*Exercise goal*:
Only the lines from the start of the data through the one containing "body.add(named('nose_wire', noseWire(), WIRE_GREY, 0.45, 0.8));" belong in your answer; return them exactly.

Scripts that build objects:

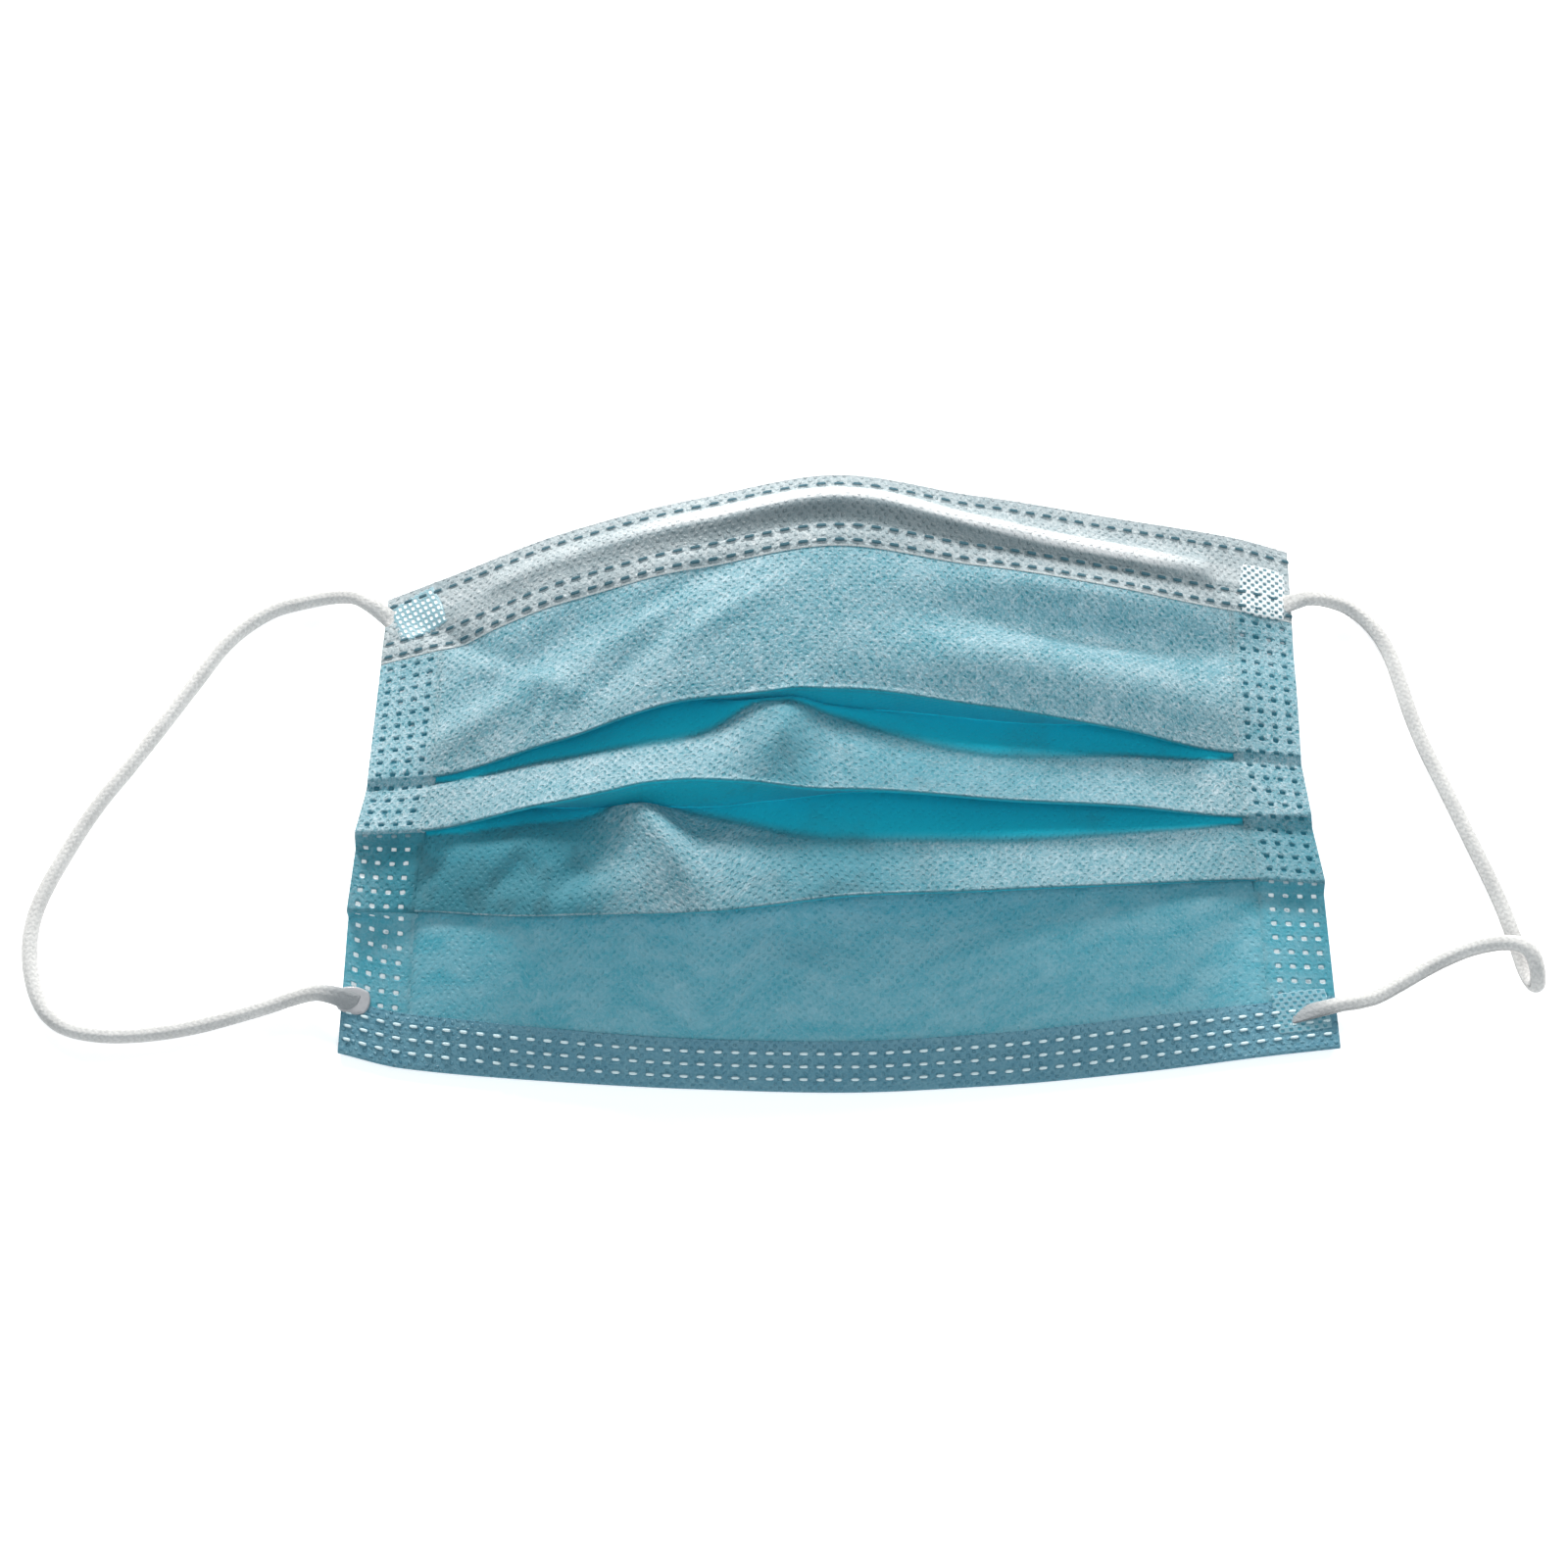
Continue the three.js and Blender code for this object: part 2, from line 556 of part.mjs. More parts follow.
function named(name, geometry, color, roughness, metalness = 0) {
  const mesh = new THREE.Mesh(geometry, new THREE.MeshStandardMaterial({ color, roughness, metalness }));
  mesh.name = name;
  return mesh;
}

const wasm = await Module();
wasm.setup();

const body = new THREE.Group();
body.add(named('pleated_panel', pleatedPanel(wasm), OUTER_BLUE, 0.85));
body.add(named('top_binding', topBinding(), BINDING_WHITE, 0.8));
body.add(named('nose_wire', noseWire(), WIRE_GREY, 0.45, 0.8));

const loops = new THREE.Group();
loops.add(named('ear_loop_left', earLoop('left'), ELASTIC_WHITE, 0.75));
loops.add(named('ear_loop_right', earLoop('right'), ELASTIC_WHITE, 0.75));
TABS.forEach((tab) => loops.add(named(tab.name, weldTab(tab), ELASTIC_WHITE, 0.5)));

const mask = new THREE.Group();
mask.add(body, loops);

export default mask;
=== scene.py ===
# %% [markdown]
# A disposable face mask lies on its back on a pale table, blue side up, with its three pleats pulled a
# little open and an elastic loop at each side. The plain solids of the mask are loaded first, and stay
# where they are. The rest of this lesson builds the thin cloth, the welded edges and the elastic that are
# seen, in millimetres turned to metres as each mesh is made.

# %% Load the solids
import math

import bpy
import numpy as np
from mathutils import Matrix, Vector


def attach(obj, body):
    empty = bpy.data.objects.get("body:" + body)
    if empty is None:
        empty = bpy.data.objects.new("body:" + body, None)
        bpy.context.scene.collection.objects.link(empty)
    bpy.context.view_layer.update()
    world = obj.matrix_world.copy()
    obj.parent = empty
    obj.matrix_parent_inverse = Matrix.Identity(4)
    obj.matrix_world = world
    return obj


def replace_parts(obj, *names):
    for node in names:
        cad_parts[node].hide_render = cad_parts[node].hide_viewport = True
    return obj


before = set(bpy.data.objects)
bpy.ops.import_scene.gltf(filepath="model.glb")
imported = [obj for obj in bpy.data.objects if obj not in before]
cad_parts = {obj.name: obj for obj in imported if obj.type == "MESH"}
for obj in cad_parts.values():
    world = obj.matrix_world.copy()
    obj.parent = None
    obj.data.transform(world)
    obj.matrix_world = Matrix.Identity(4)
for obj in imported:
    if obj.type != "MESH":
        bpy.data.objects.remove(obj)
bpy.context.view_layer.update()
MM = 0.001
print("nodes:", sorted(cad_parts))

# %% [markdown]
# The picture looks down at the mask from the hem's side. Elevation, distance and lens were solved from the
# four corners of the mask, so that the outline falls where it does in the photograph. A long lens from
# 70 cm away gives the weak perspective.

# %% Camera
CAMERA_ELEVATION = math.radians(66)
CAMERA_DISTANCE = 700 * MM
CAMERA_AIM = Vector((-9.5, 5.6, 0)) * MM
CAMERA_LENS = 90


def make_camera():
    lens = bpy.data.cameras.new("camera")
    lens.lens = CAMERA_LENS
    lens.sensor_width = 36
    camera = bpy.data.objects.new("camera", lens)
    away = Vector((0, -math.cos(CAMERA_ELEVATION), math.sin(CAMERA_ELEVATION)))
    camera.location = CAMERA_AIM + away * CAMERA_DISTANCE
    camera.rotation_euler = (math.pi / 2 - CAMERA_ELEVATION, 0, 0)
    bpy.context.collection.objects.link(camera)
    bpy.context.scene.camera = camera
    return camera


print("camera at", [round(c, 4) for c in make_camera().location])

# %% [markdown]
# Every mesh here starts as NumPy arrays of points. Two helpers turn them into Blender meshes: one takes
# any points and faces, the other closes a thin sheet from its front and its back. Numbers that a pattern
# needs later, such as the distance along the cloth, are stored on the points as named attributes.

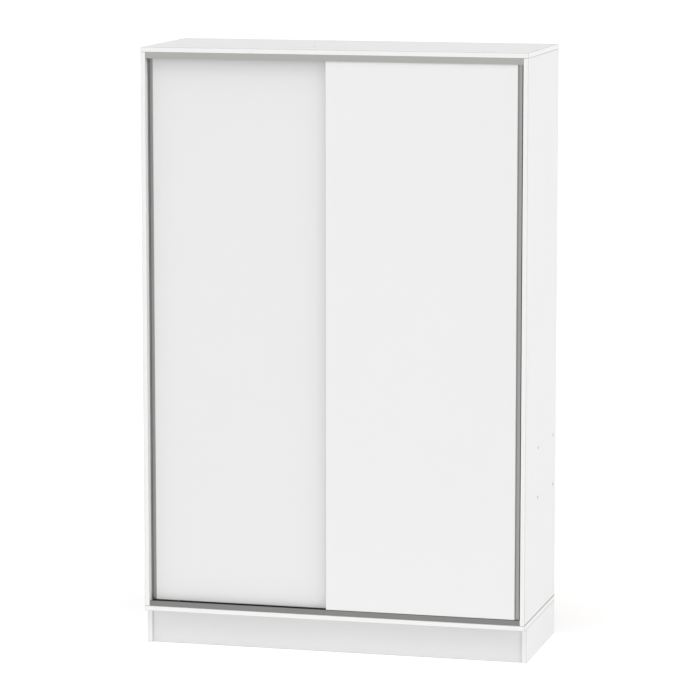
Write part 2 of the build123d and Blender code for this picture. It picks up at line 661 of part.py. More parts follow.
def build_guide(name, x, y):
    """Nylon guide let into the door's upper edge, its finger running in the top channel."""
    with BuildPart() as guide:
        block(span(x, GUIDE_LENGTH), span(y, GUIDE_WIDTH), (DOOR_TOP - GUIDE_DEPTH, DOOR_TOP))
        with BuildSketch(Plane.XY.offset(DOOR_TOP)):
            with Locations((x, y)):
                RectangleRounded(FINGER_LENGTH, FINGER_WIDTH, FINGER_ROUND)
        extrude(amount=FINGER_HEIGHT)
        for side in (-1, 1):
            with Locations((x + side * (GUIDE_LENGTH / 2 - GUIDE_SCREW_INSET), y, DOOR_TOP)):
                Cylinder(WOOD_HEAD_RADIUS + WOOD_HEAD_PLAY, 2 * GUIDE_HEAD_POCKET, mode=Mode.SUBTRACT)
                Cylinder(WOOD_SCREW_RADIUS + FITTING_SCREW_PLAY, 3 * GUIDE_DEPTH, mode=Mode.SUBTRACT)
    finish(guide, name)


def build_axles(name, x, y):
    """The two wheel axles, pressed into their housings' cheeks."""
    planes = [
        Plane(origin=(x + side * ROLLER_OFFSET, y, WHEEL_CENTRE_Z), z_dir=(0, 1, 0)) for side in (-1, 1)
    ]
    with BuildPart() as axles:
        with Locations(*planes):
            Cylinder(AXLE_RADIUS, 2 * CHEEK_OUTER)
    finish(axles, f"{name}_axles")


def build_fitting_screws(name, x, y):
    """Wood screws that hold the housings and guides in the door board."""
    planes = []
    for side in (-1, 1):
        for end in (-1, 1):
            housing_x = x + side * ROLLER_OFFSET + end * FITTING_SCREW_OFFSET
            guide_x = x + side * ROLLER_OFFSET + end * (GUIDE_LENGTH / 2 - GUIDE_SCREW_INSET)
            planes.append(facing((housing_x, y, DOOR_BOTTOM + FITTING_HEAD_SINK), (0, 0, -1)))
            planes.append(facing((guide_x, y, DOOR_TOP - FITTING_HEAD_SINK), (0, 0, 1)))
    with BuildPart() as screws:
        cylinder_between(planes, WOOD_HEAD_RADIUS, 0, FITTING_HEAD_THICK)
        cylinder_between(planes, WOOD_SCREW_RADIUS, FITTING_HEAD_THICK, FITTING_SCREW_LENGTH)
    finish(screws, f"{name}_screws")


for door_name, door_x, door_y, grip_side in DOORS:
    build_panel(door_name, door_x, door_y, grip_side)
    build_grip(door_name, door_x, door_y, grip_side)
    for number, side in ((1, -1), (2, 1)):
        fitting_x = door_x + side * ROLLER_OFFSET
        build_housing(f"{door_name}_roller_{number}", fitting_x, door_y)
        build_wheel(f"{door_name}_wheel_{number}", fitting_x, door_y)
        build_guide(f"{door_name}_guide_{number}", fitting_x, door_y)
    build_axles(door_name, door_x, door_y)
    build_fitting_screws(door_name, door_x, door_y)

# ---------------------------------------------------------------- door stops in the top track
STOP_LENGTH = 10.0
STOP_WIDTH = 16.0
STOP_HEIGHT = 8.0
finger_reach = ROLLER_OFFSET + FINGER_LENGTH / 2 + RUNNING_GAP
stop_starts = (
    (LEFT_DOOR_X - finger_reach - STOP_LENGTH, REAR_DOOR_Y),
    (LEFT_DOOR_X + finger_reach + DOOR_TRAVEL, REAR_DOOR_Y),
    (RIGHT_DOOR_X - finger_reach - DOOR_TRAVEL - STOP_LENGTH, FRONT_DOOR_Y),
    (RIGHT_DOOR_X + finger_reach, FRONT_DOOR_Y),
)
with BuildPart() as track_stops:
    for start, door_y in stop_starts:
        block(
            (start, start + STOP_LENGTH),
            span(door_y, STOP_WIDTH),
            (plate_under - STOP_HEIGHT, plate_under),
        )
finish(track_stops, "track_stops")
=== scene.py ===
"""Looks of the sliding door wardrobe: materials, small fittings, floor, light and camera.

Metres, in the CAD frame: +X to the right along the front, +Y to the back, +Z up, origin on the floor.
"""

import json
import math
import random

import bmesh
import bpy
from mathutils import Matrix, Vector


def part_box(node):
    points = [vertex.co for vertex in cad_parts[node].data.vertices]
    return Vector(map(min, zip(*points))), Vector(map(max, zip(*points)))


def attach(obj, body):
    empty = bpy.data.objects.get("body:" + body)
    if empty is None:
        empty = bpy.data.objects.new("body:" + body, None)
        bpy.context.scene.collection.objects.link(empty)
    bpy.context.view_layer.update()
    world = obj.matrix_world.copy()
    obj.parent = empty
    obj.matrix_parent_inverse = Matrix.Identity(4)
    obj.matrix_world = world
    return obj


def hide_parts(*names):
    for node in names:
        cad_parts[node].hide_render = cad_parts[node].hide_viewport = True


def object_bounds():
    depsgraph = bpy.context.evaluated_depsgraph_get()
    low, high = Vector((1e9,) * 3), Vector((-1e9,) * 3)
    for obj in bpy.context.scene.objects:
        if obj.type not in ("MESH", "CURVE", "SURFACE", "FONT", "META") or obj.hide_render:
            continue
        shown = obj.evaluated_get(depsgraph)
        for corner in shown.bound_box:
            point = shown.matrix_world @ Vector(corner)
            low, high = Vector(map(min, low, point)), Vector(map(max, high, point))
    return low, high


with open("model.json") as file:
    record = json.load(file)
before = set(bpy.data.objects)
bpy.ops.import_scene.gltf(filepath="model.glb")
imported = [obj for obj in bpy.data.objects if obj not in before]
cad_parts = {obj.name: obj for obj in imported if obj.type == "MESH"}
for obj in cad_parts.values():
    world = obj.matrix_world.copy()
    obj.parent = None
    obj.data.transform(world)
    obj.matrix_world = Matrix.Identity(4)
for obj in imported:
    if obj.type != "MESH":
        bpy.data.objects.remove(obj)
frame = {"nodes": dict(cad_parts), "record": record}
bpy.context.view_layer.update()
cad_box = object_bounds()

SEED = 7
MM = 0.001

# ---------------------------------------------------------------- camera and light
CAMERA_PLACE = (2.771, -10.863, 2.555)
CAMERA_YAW = 14.33  # degrees, turned to the left from straight at the front
CAMERA_PITCH = 8.35  # degrees, downwards
CAMERA_LENS = 188.5  # mm
CAMERA_SENSOR = 36.0  # mm
CAMERA_REACH = 300.0  # farthest distance it sees

HORIZON_LEVEL = 1.08
ZENITH_LEVEL = 0.35
HORIZON_TOP = 0.12  # height of a direction, from 0 at the horizon to 1 overhead
ZENITH_BOTTOM = 0.45

FLOOR_WHITE = 0.45
FLOOR_GLOW = 0.57  # lifts the soft shadows almost to white
FLOOR_REACH = 90.0

# each soft light: turn from the front to the right, height, spread (degrees), strength
SOFT_LIGHTS = {
    "overhead_light": (8.0, 74.0, 40.0, 1.54),
    "right_light": (68.0, 28.0, 40.0, 0.93),
    "left_light": (-70.0, 28.0, 40.0, 0.78),
}


def make_camera():
    """Camera at the product shot's place: a long lens, a little above and to the right."""
    data = bpy.data.cameras.new("camera")
    data.lens = CAMERA_LENS
    data.sensor_width = CAMERA_SENSOR
    data.clip_end = CAMERA_REACH
    camera = bpy.data.objects.new("camera", data)
    camera.location = CAMERA_PLACE
    camera.rotation_euler = (math.radians(90.0 - CAMERA_PITCH), 0.0, math.radians(CAMERA_YAW))
    bpy.context.scene.collection.objects.link(camera)
    bpy.context.scene.camera = camera


def make_soft_light(name, turn, height, spread, strength):
    """Large, far-off light that reaches the floor and the wardrobe evenly."""
    data = bpy.data.lights.new(name, "SUN")
    data.energy = strength
    data.angle = math.radians(spread)
    turn, height = math.radians(turn), math.radians(height)
    level = math.cos(height)
    towards = Vector((level * math.sin(turn), -level * math.cos(turn), math.sin(height)))
    light = bpy.data.objects.new(name, data)
    light.rotation_euler = towards.to_track_quat("Z", "Y").to_euler()
    bpy.context.scene.collection.objects.link(light)


def make_world():
    """Studio surroundings: white walls, dimmer towards the ceiling."""
    world = bpy.data.worlds.new("studio")
    bpy.context.scene.world = world
    world.use_nodes = True
    tree = world.node_tree
    background = tree.nodes["Background"]
    background.inputs["Color"].default_value = (1.0, 1.0, 1.0, 1.0)
    direction = tree.nodes.new("ShaderNodeSeparateXYZ")
    tree.links.new(tree.nodes.new("ShaderNodeTexCoord").outputs["Generated"], direction.inputs["Vector"])
    falloff = tree.nodes.new("ShaderNodeMapRange")
    falloff.interpolation_type = "SMOOTHSTEP"
    falloff.inputs["From Min"].default_value = HORIZON_TOP
    falloff.inputs["From Max"].default_value = ZENITH_BOTTOM
    falloff.inputs["To Min"].default_value = HORIZON_LEVEL
    falloff.inputs["To Max"].default_value = ZENITH_LEVEL
    tree.links.new(direction.outputs["Z"], falloff.inputs["Value"])
    tree.links.new(falloff.outputs["Result"], background.inputs["Strength"])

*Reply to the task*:
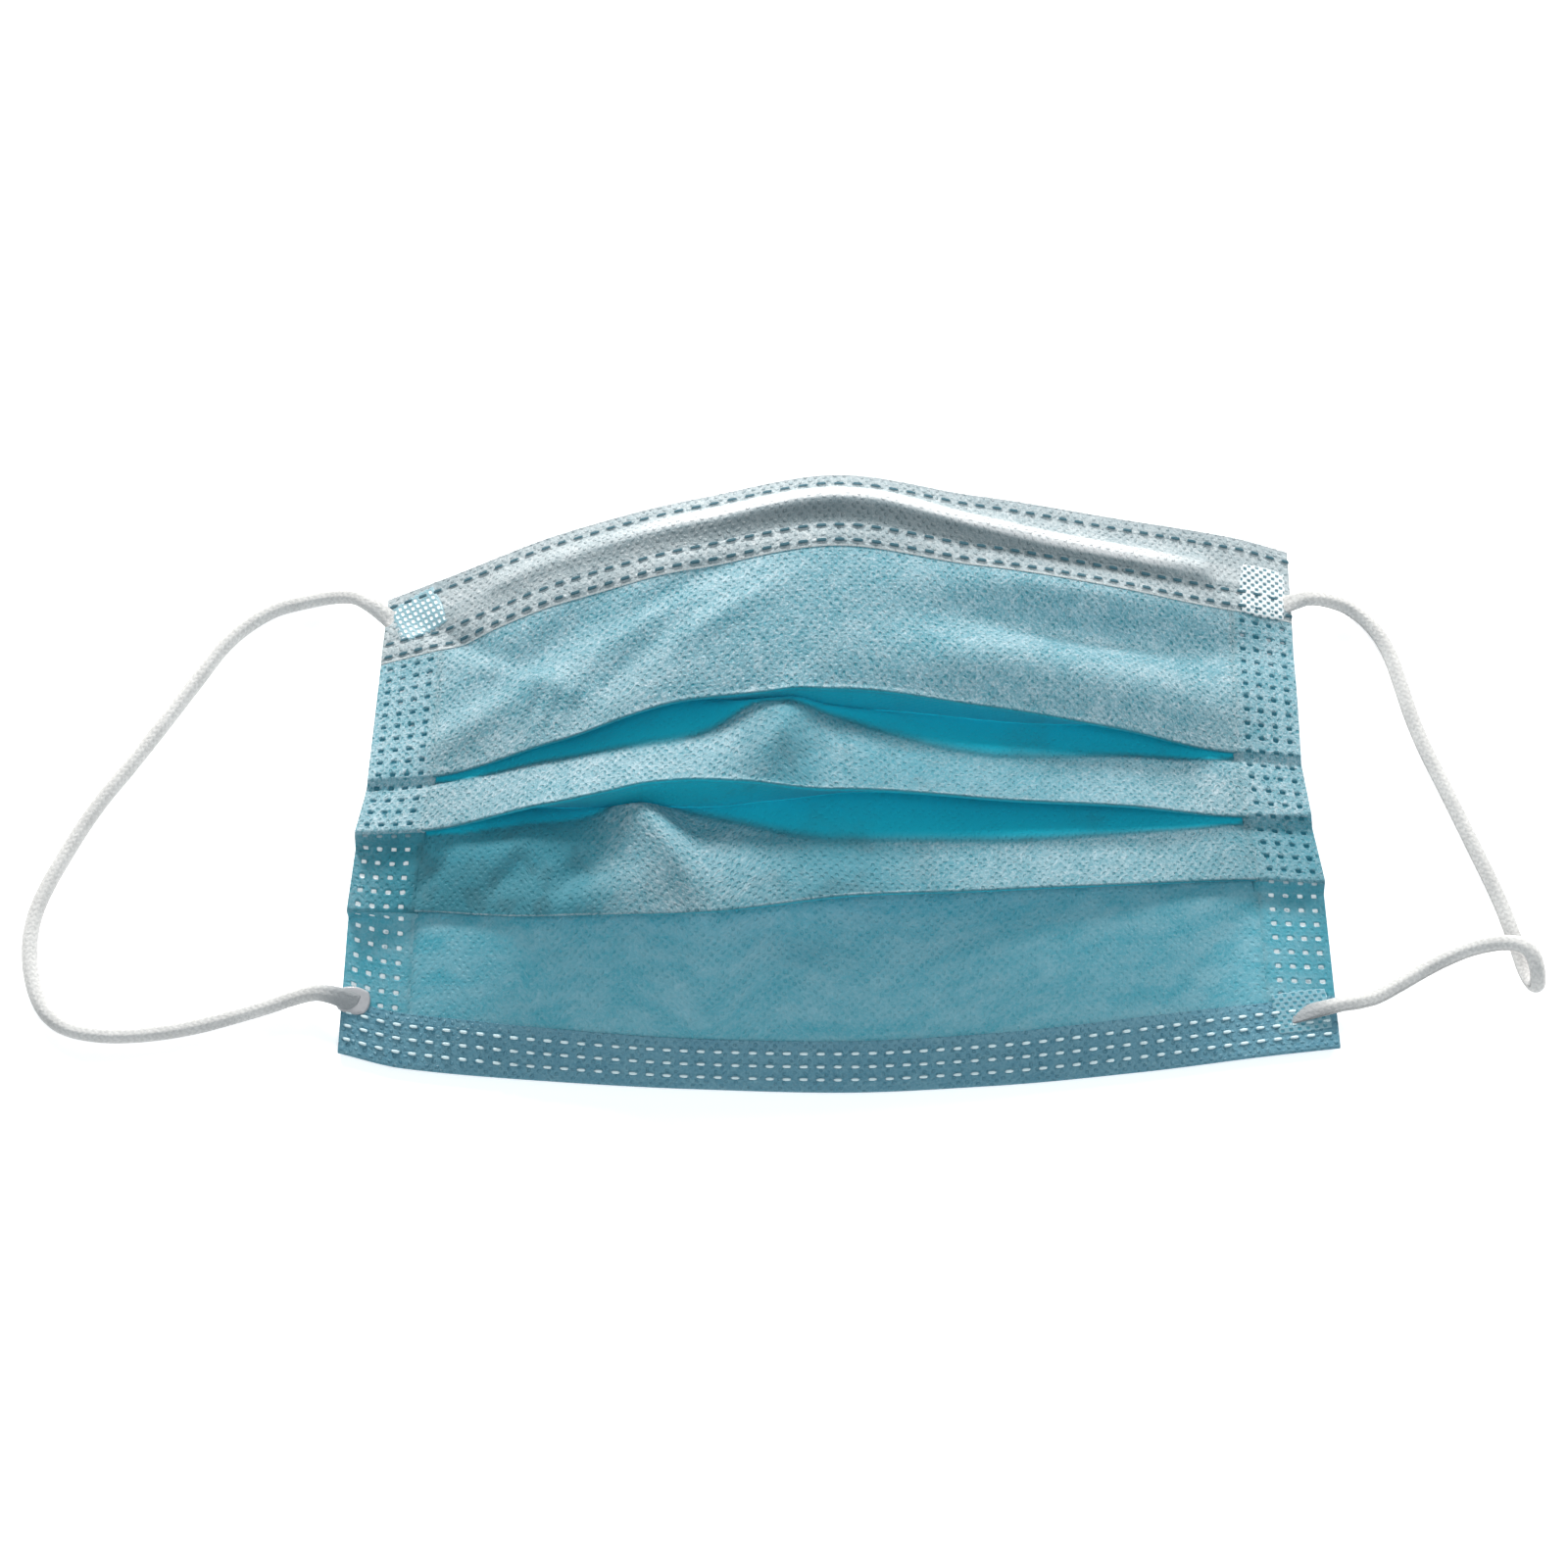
Continue the three.js and Blender code for this object: part 2, from line 556 of part.mjs. More parts follow.
function named(name, geometry, color, roughness, metalness = 0) {
  const mesh = new THREE.Mesh(geometry, new THREE.MeshStandardMaterial({ color, roughness, metalness }));
  mesh.name = name;
  return mesh;
}

const wasm = await Module();
wasm.setup();

const body = new THREE.Group();
body.add(named('pleated_panel', pleatedPanel(wasm), OUTER_BLUE, 0.85));
body.add(named('top_binding', topBinding(), BINDING_WHITE, 0.8));
body.add(named('nose_wire', noseWire(), WIRE_GREY, 0.45, 0.8));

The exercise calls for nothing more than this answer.